Die Kirche war schon immer ein Hort der Gutmeinenden. Interessanterweise hat sich das Gute in den letzten Jahrhunderten ziemlich geändert. Immer gleich war allerdings, dass das „Gute“ nie als Vorläufiges, als Relatives, sondern immer als das absolut und für immer geltende Gute galt.
Vor 500 Jahren war das Gute, Hexen zu verbrennen, das Gute war, den König als Stellvertreter Gottes als absolutistischen Herrscher zu verehren. Heute gilt es in den Kirchen als gut, sich der Ideologie des herrschenden woken Zeitgeistes zu unterwerfen. Heute bestimmen nicht mehr absolutistische Fürstbischöfe, sondern die neoautoritären Kinder der antiautoritären 68er. Täter und Sünder gibt es nach wie vor. Heute wie damals sind sie Teil der Gemeinde. Aus ihnen ragen die Erwachten, die woken Ankläger heraus.
Die heutige kirchliche Ideologie folgt den gleichen psychologischen Prinzipien wie im Mittelalter. Sie tauscht also nicht die Denkstruktur, sondern nur die Autoritären aus:
- Angst
Fegefeuer, Hölle <=> Klimakatastrophe, Weltuntergang, Apokalypse - Schuldgefühle und schlechtes Gewissen
Sünden in der Bibel <=> Energieverbrauch, Rassismus, Kolonialismus - Erlösung von den Sünden, um sich gut zu fühlen
Ablasshandel <=> CO2-Zertifikate, Kampf gegen Rechts und Rassismus,
Kampf für Feminismus und Ökologismus
Heute ist die woke, grüne Bewegung die Ersatzreligion einer Kirche, der Gott und Spiritualität fremd geworden sind. Und die neue Ersatzreligion bietet das alte Gepräge: Heilserwartung und Apokalypse, Sünde, Schuld und Sühne, Essens- und Verhaltensvorschriften, Riten und vor allem das Gut-und-Böse-Denken, von dem man dachte, die Zeit hätte dazugelernt. Auf alten Kirchenbildern bekämpft der heilige Georg auf einem Pferd sitzend mit einer Lanze den Drachen, das Symbol für das Böse.

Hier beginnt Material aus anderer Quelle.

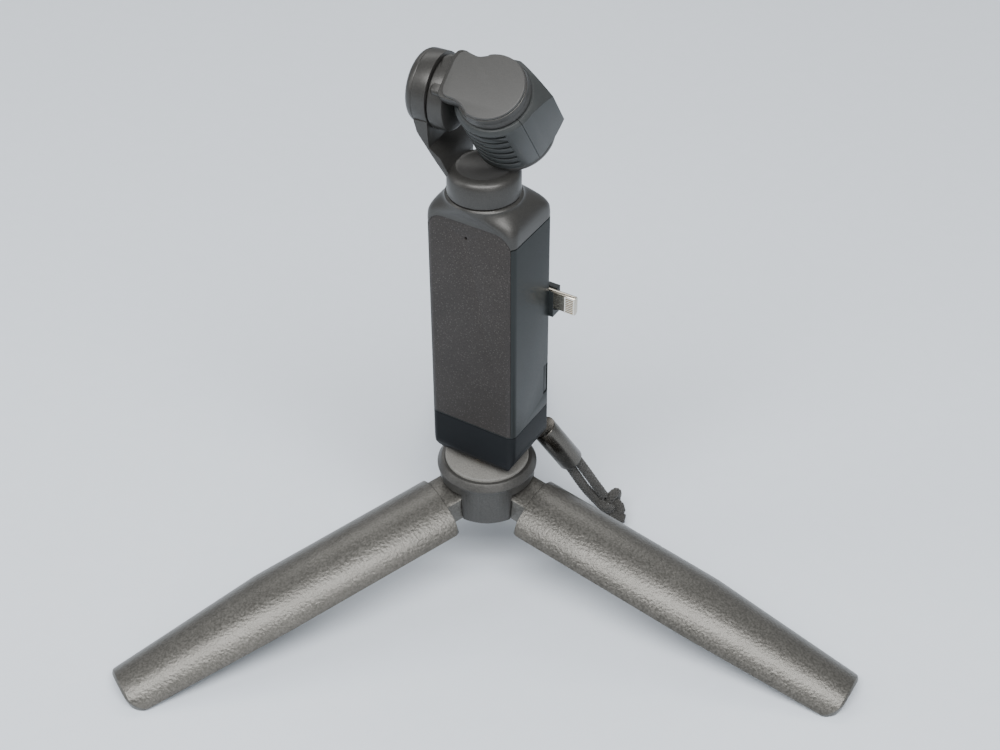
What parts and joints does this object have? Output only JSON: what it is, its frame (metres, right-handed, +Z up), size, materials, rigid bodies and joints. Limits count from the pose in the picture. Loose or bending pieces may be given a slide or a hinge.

Die woke Kirche bekämpft von den Kirchensteuern getragen von der Kanzel herab die politisch Unkorrekten, die Unwoken. Im Kampf gegen rechts ist der Kontakt mit den Bösen Sünde und Kontakt-Schuld, ein Buhlen mit dem Teufel. Das Verbot der Gotteslästerung wird mit Cancel Culture durchgesetzt. Das neue Kainsmal ist die weiße Hautfarbe, der Höllenengel ist der alte weiße Mann.
Ikonographisch werden in Deutschland alle biblischen Gestalten nicht als Araber (Semiten), sondern als Weiße dargestellt. So erscheint der Hass der schriftgelehrten weißen Männer auf alte weiße Männer nicht nur als Hass auf ihre Väter, sondern projiziert sich auf alle biblischen Gestalten von Adam bis Jesus, ja auf Gottvater selbst.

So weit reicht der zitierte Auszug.